20 Jul 2015

A simmering resistance, a building movement

What a couple of weeks it has been. Even by Tory standards the weather of late has been very Tory. First we had the budget designed to make poor people poorer and rich people richer. Then we had the attempt to repeal the fox hunting ban by the back door; fox hunting is a blood sport which is the reserve of deranged elitists. Finally we have had the announcement of legislation to permanently alter the way trade unions operate and set back workers rights by around 100 years.

In addition to this George Osborne decided to basically ignore the issue of climate change in his budget, gave greater fiscal support oil companies and sort to incentivise ‘fracking’ whilst at the same time hampering the green energy movement by absurdly removing the Climate Change Levy exemption from renewable electricity.

To get a flavour of what our own local Tory is fighting for on some of the points briefly mentioned above;

In our Stroud District -   Neil Carmichael MP has voted;

 against paying higher benefits for people unable to work through illness or disability,

in favour of bedroom tax,

against benefits rising to meet cost of living,

 in favour of a reduction in welfare spending,

against a scheme to create guaranteed jobs for young people who been long term unemployed,

against a tax on bankers bonuses

against a mansion tax

in favour of reducing corporation tax

Neil Carmichael MP has stated that he will vote in favour of fox hunting.

                                 Neil Carmichael MP has a poor voting record when it comes to the environment.
When I sit down to write these blogs I want to be positive and constructive. But I am, like many of you I am sure, finding it hard to be positive right now. My MP is essentially the very antithesis of what I believe in and my government even more so.

Every morning when I come down to my kitchen and make a cup of tea, I switch on the radio as my preferred method of getting the news as I get my baby ready for the day or get ready for work. Increasingly though I am finding that my finger hovers over the preset button for Radio 4 and is tending to tap the Planet Rock preset as I say to myself ‘do you know what? I just don’t want to know today’. Of course this could just be that I am getting fed up with the today programme!

Progressives must work together

Before the budget was announced I attended a meeting of Stroud Against the Cuts. Stroud Against the Cuts brings together progressive groups from across Stroud and Gloucestershire who, despite whatever other differences, are united in their opposition to austerity.

When the election result was announced in May Caroline Lucas, Green MP for Brighton Pavillion, said the following;

“…we must move forward today. While the campaign for electoral reform gathers momentum, those of us wanting to see a fairer, more compassionate and progressive politics must find new ways of working together, a new way to do politics – and put that in to practice now”

This is the thing that gives me hope now; the simmering resistance that is turning in to a movement. It is a movement that questions this neoliberal austerity ideology and outright calls for something different, something more hopeful, something less damning.

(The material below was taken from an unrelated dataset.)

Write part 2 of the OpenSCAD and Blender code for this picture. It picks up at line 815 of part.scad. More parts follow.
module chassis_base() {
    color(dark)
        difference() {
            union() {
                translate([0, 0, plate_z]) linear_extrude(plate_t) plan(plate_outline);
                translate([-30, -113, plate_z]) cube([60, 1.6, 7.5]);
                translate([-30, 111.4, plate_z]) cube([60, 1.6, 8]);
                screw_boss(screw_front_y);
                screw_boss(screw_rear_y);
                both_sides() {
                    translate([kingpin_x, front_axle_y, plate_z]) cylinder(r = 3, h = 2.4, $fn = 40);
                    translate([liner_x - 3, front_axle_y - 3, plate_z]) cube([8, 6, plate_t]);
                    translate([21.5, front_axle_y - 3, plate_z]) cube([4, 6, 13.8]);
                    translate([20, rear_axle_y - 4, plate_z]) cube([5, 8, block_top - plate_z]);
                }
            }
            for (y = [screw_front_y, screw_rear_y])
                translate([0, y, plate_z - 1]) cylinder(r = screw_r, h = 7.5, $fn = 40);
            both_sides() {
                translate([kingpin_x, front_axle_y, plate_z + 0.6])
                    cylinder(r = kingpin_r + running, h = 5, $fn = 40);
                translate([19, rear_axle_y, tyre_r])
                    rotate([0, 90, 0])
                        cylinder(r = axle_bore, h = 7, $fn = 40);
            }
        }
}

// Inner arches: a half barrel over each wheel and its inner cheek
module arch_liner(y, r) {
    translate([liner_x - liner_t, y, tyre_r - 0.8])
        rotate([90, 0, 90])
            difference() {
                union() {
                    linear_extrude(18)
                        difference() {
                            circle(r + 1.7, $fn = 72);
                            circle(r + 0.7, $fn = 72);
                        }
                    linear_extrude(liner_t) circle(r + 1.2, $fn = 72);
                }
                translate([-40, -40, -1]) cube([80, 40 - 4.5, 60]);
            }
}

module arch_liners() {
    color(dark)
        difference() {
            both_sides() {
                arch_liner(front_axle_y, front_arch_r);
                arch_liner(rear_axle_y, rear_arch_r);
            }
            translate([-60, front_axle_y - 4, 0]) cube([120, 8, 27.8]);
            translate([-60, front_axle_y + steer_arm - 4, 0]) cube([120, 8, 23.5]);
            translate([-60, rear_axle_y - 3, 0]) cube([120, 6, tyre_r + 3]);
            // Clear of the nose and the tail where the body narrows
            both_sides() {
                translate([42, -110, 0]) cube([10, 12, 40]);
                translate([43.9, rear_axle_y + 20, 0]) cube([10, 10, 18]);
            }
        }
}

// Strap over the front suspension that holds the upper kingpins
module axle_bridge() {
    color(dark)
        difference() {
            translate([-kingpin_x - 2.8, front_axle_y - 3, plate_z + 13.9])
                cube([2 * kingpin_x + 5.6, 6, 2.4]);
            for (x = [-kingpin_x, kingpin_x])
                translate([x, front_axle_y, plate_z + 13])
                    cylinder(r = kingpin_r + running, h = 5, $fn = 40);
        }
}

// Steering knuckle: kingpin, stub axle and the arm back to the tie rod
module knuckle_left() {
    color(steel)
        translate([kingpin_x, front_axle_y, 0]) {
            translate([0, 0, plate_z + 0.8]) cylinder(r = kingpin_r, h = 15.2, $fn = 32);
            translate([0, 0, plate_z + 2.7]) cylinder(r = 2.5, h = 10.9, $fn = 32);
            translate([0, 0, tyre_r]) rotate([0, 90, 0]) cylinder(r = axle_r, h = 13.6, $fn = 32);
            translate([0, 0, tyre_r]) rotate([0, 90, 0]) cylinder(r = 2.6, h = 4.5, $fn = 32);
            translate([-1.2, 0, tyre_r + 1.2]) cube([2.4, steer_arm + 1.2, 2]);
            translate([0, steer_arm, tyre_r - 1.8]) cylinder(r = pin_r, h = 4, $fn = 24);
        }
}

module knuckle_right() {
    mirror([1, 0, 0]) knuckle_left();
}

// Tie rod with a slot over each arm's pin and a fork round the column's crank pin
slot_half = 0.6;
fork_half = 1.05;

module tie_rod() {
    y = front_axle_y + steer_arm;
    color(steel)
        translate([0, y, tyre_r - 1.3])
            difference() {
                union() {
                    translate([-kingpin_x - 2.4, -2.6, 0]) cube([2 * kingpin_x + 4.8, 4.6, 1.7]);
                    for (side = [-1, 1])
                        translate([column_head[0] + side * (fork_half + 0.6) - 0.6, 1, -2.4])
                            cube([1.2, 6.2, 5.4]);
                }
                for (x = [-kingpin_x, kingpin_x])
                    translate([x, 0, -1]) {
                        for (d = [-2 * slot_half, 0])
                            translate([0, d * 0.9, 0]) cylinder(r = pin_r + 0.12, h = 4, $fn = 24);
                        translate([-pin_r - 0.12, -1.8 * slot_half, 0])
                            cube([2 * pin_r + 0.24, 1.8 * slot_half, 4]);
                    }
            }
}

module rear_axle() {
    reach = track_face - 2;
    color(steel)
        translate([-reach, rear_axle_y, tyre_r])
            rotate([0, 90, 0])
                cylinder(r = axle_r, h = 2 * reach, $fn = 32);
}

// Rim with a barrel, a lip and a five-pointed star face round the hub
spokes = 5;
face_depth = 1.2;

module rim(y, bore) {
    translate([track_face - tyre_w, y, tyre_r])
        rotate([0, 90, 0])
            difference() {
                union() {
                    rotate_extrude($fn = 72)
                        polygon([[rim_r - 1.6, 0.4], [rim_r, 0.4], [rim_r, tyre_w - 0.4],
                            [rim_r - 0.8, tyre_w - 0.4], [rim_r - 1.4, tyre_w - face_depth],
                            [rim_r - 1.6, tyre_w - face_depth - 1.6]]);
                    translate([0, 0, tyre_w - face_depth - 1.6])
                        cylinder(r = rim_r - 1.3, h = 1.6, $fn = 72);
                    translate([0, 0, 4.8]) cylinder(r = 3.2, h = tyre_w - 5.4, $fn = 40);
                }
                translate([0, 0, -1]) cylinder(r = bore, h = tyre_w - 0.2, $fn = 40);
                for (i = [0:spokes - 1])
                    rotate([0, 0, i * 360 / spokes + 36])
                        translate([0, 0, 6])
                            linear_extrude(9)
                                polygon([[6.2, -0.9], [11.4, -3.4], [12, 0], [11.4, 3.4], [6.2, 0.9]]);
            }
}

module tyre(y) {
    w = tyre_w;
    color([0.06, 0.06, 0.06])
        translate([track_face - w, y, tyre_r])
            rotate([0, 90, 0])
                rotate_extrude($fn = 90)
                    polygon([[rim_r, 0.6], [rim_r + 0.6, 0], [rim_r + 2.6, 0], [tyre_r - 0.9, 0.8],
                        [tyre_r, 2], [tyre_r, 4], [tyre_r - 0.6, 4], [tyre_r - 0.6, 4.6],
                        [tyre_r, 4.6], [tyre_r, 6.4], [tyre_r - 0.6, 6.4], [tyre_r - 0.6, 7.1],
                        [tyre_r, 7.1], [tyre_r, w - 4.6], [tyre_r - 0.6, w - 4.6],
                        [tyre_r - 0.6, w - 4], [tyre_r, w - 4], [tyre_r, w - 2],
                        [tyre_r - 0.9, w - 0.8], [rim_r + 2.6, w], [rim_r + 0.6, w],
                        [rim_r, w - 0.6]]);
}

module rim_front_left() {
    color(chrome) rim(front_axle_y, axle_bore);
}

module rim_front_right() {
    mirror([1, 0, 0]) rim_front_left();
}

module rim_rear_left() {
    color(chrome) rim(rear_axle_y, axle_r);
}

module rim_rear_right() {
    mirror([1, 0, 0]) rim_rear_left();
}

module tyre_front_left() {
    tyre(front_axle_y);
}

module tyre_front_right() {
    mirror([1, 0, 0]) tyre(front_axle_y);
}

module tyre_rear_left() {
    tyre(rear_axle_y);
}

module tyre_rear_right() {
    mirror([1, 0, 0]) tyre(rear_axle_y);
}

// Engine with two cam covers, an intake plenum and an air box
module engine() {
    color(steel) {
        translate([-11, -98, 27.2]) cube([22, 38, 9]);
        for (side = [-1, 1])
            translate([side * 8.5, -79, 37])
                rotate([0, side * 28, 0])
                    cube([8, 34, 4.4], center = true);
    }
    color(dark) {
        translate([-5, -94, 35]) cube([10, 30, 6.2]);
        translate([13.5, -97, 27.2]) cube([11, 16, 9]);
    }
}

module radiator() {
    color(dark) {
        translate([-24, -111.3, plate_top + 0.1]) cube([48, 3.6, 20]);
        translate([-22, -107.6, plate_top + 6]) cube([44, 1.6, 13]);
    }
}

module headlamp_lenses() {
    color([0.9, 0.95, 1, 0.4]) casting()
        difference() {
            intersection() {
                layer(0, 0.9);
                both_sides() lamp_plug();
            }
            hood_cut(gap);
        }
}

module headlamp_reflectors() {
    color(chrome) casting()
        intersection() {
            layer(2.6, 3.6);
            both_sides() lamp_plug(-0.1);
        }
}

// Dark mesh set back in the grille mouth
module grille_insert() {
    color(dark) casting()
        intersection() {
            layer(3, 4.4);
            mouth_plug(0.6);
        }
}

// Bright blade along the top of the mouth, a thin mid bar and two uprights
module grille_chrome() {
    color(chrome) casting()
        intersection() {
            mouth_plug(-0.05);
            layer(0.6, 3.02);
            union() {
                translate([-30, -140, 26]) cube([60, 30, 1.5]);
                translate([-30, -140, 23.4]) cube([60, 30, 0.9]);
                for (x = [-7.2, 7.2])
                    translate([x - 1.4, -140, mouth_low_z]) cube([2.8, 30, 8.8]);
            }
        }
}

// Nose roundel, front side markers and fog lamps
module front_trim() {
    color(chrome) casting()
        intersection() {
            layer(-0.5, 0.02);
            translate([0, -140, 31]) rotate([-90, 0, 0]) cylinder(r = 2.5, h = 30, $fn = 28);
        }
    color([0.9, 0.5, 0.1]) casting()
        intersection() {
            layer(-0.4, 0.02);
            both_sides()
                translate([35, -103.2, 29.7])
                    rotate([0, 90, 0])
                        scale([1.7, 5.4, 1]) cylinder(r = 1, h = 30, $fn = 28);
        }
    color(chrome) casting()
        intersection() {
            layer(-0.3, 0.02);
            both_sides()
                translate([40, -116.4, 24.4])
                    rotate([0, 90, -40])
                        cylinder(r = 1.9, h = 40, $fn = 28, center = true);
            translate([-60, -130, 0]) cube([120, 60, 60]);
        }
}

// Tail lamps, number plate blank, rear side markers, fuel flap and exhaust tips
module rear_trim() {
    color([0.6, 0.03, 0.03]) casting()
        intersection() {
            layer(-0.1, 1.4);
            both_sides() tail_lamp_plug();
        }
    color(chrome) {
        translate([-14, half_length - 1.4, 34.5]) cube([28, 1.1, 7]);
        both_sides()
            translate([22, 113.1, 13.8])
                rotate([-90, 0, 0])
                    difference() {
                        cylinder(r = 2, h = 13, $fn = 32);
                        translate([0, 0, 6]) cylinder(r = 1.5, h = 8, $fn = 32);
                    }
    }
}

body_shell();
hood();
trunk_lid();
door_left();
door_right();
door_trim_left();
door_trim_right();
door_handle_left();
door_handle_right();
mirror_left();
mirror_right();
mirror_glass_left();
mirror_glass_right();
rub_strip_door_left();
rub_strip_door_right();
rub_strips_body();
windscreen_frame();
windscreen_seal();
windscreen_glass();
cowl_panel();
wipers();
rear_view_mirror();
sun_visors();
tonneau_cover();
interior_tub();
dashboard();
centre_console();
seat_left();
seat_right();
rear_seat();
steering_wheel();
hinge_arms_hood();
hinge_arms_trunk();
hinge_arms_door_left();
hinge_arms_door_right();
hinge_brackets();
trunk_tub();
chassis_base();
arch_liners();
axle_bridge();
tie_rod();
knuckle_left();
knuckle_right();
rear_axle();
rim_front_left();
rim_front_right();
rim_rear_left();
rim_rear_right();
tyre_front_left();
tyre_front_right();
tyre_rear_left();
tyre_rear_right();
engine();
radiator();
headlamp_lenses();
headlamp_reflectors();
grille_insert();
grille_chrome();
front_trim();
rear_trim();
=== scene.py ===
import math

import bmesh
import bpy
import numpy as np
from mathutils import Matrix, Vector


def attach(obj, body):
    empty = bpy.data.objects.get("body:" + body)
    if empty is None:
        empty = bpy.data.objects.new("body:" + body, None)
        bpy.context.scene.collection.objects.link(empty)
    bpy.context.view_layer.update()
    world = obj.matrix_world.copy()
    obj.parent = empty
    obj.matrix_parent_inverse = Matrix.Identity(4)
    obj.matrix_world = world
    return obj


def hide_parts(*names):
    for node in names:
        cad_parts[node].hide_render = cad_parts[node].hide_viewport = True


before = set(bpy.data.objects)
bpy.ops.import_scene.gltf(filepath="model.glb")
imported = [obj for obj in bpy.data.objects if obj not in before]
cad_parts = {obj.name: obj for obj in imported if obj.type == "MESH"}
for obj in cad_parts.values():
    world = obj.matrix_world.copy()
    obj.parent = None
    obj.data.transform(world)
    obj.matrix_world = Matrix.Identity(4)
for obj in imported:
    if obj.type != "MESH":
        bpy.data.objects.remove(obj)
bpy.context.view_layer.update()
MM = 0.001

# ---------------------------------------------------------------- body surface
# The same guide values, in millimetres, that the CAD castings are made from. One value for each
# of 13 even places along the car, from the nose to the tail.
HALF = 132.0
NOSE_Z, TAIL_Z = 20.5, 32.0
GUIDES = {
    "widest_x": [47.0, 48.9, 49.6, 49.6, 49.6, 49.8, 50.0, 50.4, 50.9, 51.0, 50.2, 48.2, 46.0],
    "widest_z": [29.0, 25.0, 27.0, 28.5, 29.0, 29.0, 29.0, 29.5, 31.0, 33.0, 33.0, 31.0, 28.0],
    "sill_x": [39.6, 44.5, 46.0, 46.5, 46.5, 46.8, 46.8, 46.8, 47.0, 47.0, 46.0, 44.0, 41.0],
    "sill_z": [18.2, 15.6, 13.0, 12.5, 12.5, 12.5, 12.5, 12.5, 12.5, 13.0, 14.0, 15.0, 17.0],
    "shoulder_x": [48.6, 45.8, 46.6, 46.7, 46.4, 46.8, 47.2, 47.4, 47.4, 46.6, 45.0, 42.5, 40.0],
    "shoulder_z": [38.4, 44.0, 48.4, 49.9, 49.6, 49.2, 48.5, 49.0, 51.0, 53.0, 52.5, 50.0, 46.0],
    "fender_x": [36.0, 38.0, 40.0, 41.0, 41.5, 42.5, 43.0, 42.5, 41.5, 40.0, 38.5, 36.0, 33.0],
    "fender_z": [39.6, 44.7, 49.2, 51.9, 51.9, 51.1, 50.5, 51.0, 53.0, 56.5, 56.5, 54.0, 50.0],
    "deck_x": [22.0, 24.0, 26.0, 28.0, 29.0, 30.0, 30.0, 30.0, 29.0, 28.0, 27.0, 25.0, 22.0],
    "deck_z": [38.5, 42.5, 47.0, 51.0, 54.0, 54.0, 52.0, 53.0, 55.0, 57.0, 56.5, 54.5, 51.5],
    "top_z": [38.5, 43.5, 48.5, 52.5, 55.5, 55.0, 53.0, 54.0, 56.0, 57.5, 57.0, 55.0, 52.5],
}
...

It is no longer just a utopian fantasy but something eminent economists such Tim Jackson have put in to sound theory. We can create a world in which we redefine prosperity away from our ability to consume goods and amass economic wealth. We can redefine prosperity in terms of happiness, wellbeing and living within the means of this planet that we call home. We don’t have another one to fall back on after all.

The Labour Party

Following Osborne’s despicable budget it is time for the Labour Party to stand up and truly be the main opposition party. Not just opposition for the sake of it no; but because the very fabric of what makes our society great is at risk. Childhoods, retirements, working lives, already desperate lives are at risk.

I hope that the Labour Party will reach out and grasp the hand of Caroline Lucas, and will also stand up to the offer put forward by the 20 year SNP MP, Mhairi Black (youngest MP in 300 years) in her, already very famous, inspirational maiden speech;

“Now, yes we will have political differences, yes in other parliaments we may be opposing parties, but within this chamber we are not. No matter how much I may wish it, the SNP is not the sole opposition to this Government, but nor is the Labour party. It is together with all the parties on these benches that we must form an opposition, and in order to be affective we must oppose not abstain. So I reach out a genuine hand of friendship which I can only hope will be taken. Let us come together, let us be that opposition, let us be that signpost of a better society. Ultimately people are needing a voice, people are needing help, let’s give them it.”

It appears now that scores of Labour MPs are set to join Caroline Lucas in opposing the welfare cuts proposed by the Tories. It is shame that Labour MPs have to do this in defiance of the Labour leadership, but it their true opposition and defence of those who need it most is very welcome all the same.

Progressives must work together, form an opposition both locally and nationally and not allow this government to continue to ideologically dismantle all that makes our country great. The situation is already so very desperate and there has only been a Conservative majority government in power for 2 months. Imagine the horror of a Tory party unopposed for 5 years… if you dare.